======== Provided material ========
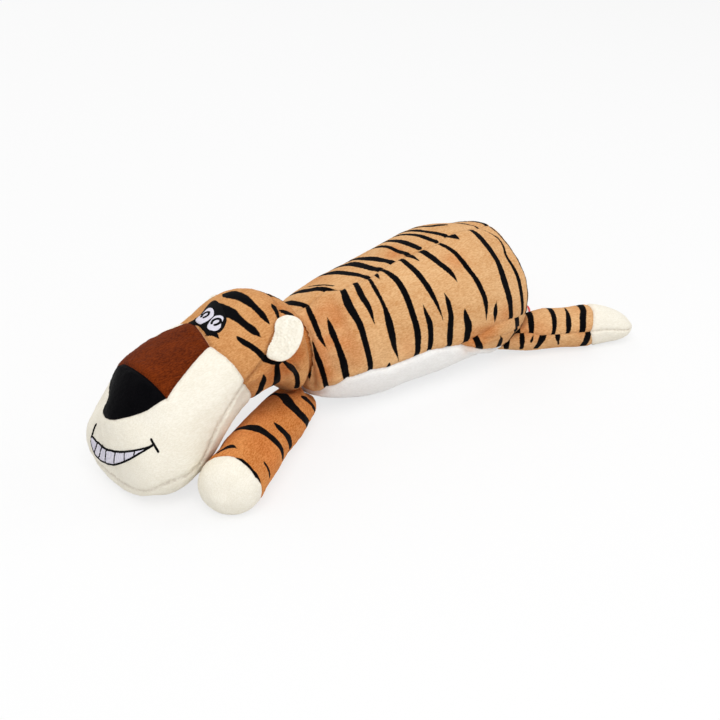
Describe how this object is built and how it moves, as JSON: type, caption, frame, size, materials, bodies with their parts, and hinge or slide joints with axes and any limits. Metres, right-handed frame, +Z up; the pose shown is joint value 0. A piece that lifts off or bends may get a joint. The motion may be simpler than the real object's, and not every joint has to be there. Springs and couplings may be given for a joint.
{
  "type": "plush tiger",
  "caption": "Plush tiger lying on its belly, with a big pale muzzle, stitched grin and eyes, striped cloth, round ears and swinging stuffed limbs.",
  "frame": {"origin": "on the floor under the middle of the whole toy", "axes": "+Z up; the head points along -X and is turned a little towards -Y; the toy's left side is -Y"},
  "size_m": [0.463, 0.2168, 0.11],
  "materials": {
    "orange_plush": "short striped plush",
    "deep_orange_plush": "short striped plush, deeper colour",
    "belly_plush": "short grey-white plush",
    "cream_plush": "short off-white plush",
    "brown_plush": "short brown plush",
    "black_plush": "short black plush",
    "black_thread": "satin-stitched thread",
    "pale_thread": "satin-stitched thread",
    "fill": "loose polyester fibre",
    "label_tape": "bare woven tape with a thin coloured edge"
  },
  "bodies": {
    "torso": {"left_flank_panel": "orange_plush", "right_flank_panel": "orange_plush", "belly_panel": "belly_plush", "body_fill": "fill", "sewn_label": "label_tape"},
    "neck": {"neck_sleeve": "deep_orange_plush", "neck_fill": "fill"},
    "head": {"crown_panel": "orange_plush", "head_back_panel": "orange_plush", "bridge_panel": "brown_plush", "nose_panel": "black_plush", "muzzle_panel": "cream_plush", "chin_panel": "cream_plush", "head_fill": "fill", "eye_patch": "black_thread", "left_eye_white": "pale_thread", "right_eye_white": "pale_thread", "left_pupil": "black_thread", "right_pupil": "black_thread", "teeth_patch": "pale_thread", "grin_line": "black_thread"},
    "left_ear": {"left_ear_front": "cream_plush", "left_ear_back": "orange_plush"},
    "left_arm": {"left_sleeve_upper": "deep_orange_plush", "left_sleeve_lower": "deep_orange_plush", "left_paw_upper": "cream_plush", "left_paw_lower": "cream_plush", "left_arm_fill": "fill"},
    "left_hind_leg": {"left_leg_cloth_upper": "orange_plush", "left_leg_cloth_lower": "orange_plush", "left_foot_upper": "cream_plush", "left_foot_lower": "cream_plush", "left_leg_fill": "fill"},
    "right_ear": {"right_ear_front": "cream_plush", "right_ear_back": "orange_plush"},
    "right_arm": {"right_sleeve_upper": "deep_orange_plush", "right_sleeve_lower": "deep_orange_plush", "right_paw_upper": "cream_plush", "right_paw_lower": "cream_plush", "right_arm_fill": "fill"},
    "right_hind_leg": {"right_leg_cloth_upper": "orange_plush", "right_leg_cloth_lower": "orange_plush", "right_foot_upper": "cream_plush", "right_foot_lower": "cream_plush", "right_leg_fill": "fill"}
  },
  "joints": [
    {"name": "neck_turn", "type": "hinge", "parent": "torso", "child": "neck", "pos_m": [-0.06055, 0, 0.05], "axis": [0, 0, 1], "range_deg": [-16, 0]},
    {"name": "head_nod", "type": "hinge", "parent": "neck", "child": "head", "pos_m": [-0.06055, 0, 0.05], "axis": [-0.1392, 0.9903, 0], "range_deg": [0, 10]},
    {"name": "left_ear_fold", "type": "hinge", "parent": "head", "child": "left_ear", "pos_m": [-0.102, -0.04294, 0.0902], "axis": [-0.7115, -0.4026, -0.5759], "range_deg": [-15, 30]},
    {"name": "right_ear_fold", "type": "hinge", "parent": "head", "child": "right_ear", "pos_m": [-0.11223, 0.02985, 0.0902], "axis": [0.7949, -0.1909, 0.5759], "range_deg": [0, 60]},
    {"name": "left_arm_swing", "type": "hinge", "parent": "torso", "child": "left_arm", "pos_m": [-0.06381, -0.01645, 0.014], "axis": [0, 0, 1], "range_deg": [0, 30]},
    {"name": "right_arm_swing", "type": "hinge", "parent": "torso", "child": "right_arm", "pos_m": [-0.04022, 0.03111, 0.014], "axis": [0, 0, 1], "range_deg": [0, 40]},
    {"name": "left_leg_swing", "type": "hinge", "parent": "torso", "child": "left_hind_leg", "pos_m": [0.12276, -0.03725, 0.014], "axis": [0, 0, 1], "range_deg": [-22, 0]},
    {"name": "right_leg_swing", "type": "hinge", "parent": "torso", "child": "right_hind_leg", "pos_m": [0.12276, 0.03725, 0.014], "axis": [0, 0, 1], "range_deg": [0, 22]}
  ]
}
========
Exercise instructions: Word for word, write out the data.

Correct response:
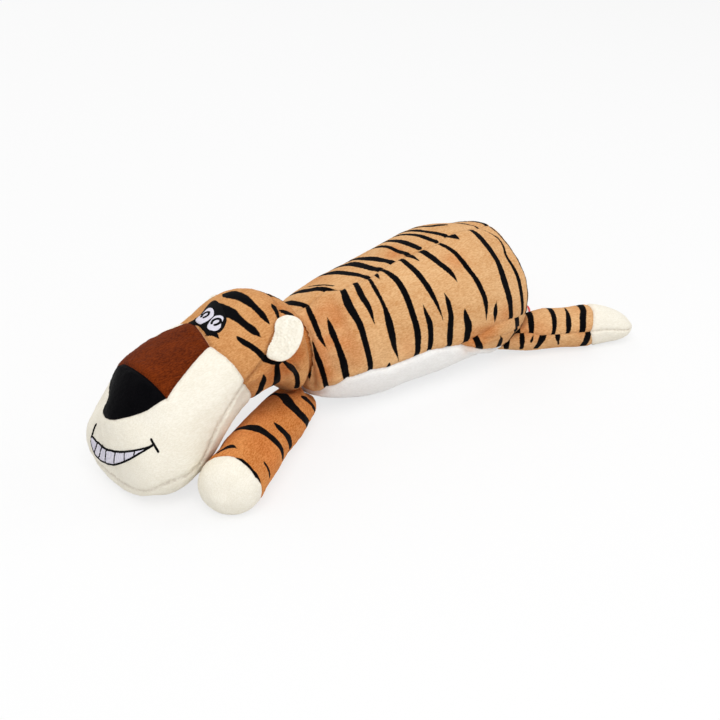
Describe how this object is built and how it moves, as JSON: type, caption, frame, size, materials, bodies with their parts, and hinge or slide joints with axes and any limits. Metres, right-handed frame, +Z up; the pose shown is joint value 0. A piece that lifts off or bends may get a joint. The motion may be simpler than the real object's, and not every joint has to be there. Springs and couplings may be given for a joint.
{
  "type": "plush tiger",
  "caption": "Plush tiger lying on its belly, with a big pale muzzle, stitched grin and eyes, striped cloth, round ears and swinging stuffed limbs.",
  "frame": {"origin": "on the floor under the middle of the whole toy", "axes": "+Z up; the head points along -X and is turned a little towards -Y; the toy's left side is -Y"},
  "size_m": [0.463, 0.2168, 0.11],
  "materials": {
    "orange_plush": "short striped plush",
    "deep_orange_plush": "short striped plush, deeper colour",
    "belly_plush": "short grey-white plush",
    "cream_plush": "short off-white plush",
    "brown_plush": "short brown plush",
    "black_plush": "short black plush",
    "black_thread": "satin-stitched thread",
    "pale_thread": "satin-stitched thread",
    "fill": "loose polyester fibre",
    "label_tape": "bare woven tape with a thin coloured edge"
  },
  "bodies": {
    "torso": {"left_flank_panel": "orange_plush", "right_flank_panel": "orange_plush", "belly_panel": "belly_plush", "body_fill": "fill", "sewn_label": "label_tape"},
    "neck": {"neck_sleeve": "deep_orange_plush", "neck_fill": "fill"},
    "head": {"crown_panel": "orange_plush", "head_back_panel": "orange_plush", "bridge_panel": "brown_plush", "nose_panel": "black_plush", "muzzle_panel": "cream_plush", "chin_panel": "cream_plush", "head_fill": "fill", "eye_patch": "black_thread", "left_eye_white": "pale_thread", "right_eye_white": "pale_thread", "left_pupil": "black_thread", "right_pupil": "black_thread", "teeth_patch": "pale_thread", "grin_line": "black_thread"},
    "left_ear": {"left_ear_front": "cream_plush", "left_ear_back": "orange_plush"},
    "left_arm": {"left_sleeve_upper": "deep_orange_plush", "left_sleeve_lower": "deep_orange_plush", "left_paw_upper": "cream_plush", "left_paw_lower": "cream_plush", "left_arm_fill": "fill"},
    "left_hind_leg": {"left_leg_cloth_upper": "orange_plush", "left_leg_cloth_lower": "orange_plush", "left_foot_upper": "cream_plush", "left_foot_lower": "cream_plush", "left_leg_fill": "fill"},
    "right_ear": {"right_ear_front": "cream_plush", "right_ear_back": "orange_plush"},
    "right_arm": {"right_sleeve_upper": "deep_orange_plush", "right_sleeve_lower": "deep_orange_plush", "right_paw_upper": "cream_plush", "right_paw_lower": "cream_plush", "right_arm_fill": "fill"},
    "right_hind_leg": {"right_leg_cloth_upper": "orange_plush", "right_leg_cloth_lower": "orange_plush", "right_foot_upper": "cream_plush", "right_foot_lower": "cream_plush", "right_leg_fill": "fill"}
  },
  "joints": [
    {"name": "neck_turn", "type": "hinge", "parent": "torso", "child": "neck", "pos_m": [-0.06055, 0, 0.05], "axis": [0, 0, 1], "range_deg": [-16, 0]},
    {"name": "head_nod", "type": "hinge", "parent": "neck", "child": "head", "pos_m": [-0.06055, 0, 0.05], "axis": [-0.1392, 0.9903, 0], "range_deg": [0, 10]},
    {"name": "left_ear_fold", "type": "hinge", "parent": "head", "child": "left_ear", "pos_m": [-0.102, -0.04294, 0.0902], "axis": [-0.7115, -0.4026, -0.5759], "range_deg": [-15, 30]},
    {"name": "right_ear_fold", "type": "hinge", "parent": "head", "child": "right_ear", "pos_m": [-0.11223, 0.02985, 0.0902], "axis": [0.7949, -0.1909, 0.5759], "range_deg": [0, 60]},
    {"name": "left_arm_swing", "type": "hinge", "parent": "torso", "child": "left_arm", "pos_m": [-0.06381, -0.01645, 0.014], "axis": [0, 0, 1], "range_deg": [0, 30]},
    {"name": "right_arm_swing", "type": "hinge", "parent": "torso", "child": "right_arm", "pos_m": [-0.04022, 0.03111, 0.014], "axis": [0, 0, 1], "range_deg": [0, 40]},
    {"name": "left_leg_swing", "type": "hinge", "parent": "torso", "child": "left_hind_leg", "pos_m": [0.12276, -0.03725, 0.014], "axis": [0, 0, 1], "range_deg": [-22, 0]},
    {"name": "right_leg_swing", "type": "hinge", "parent": "torso", "child": "right_hind_leg", "pos_m": [0.12276, 0.03725, 0.014], "axis": [0, 0, 1], "range_deg": [0, 22]}
  ]
}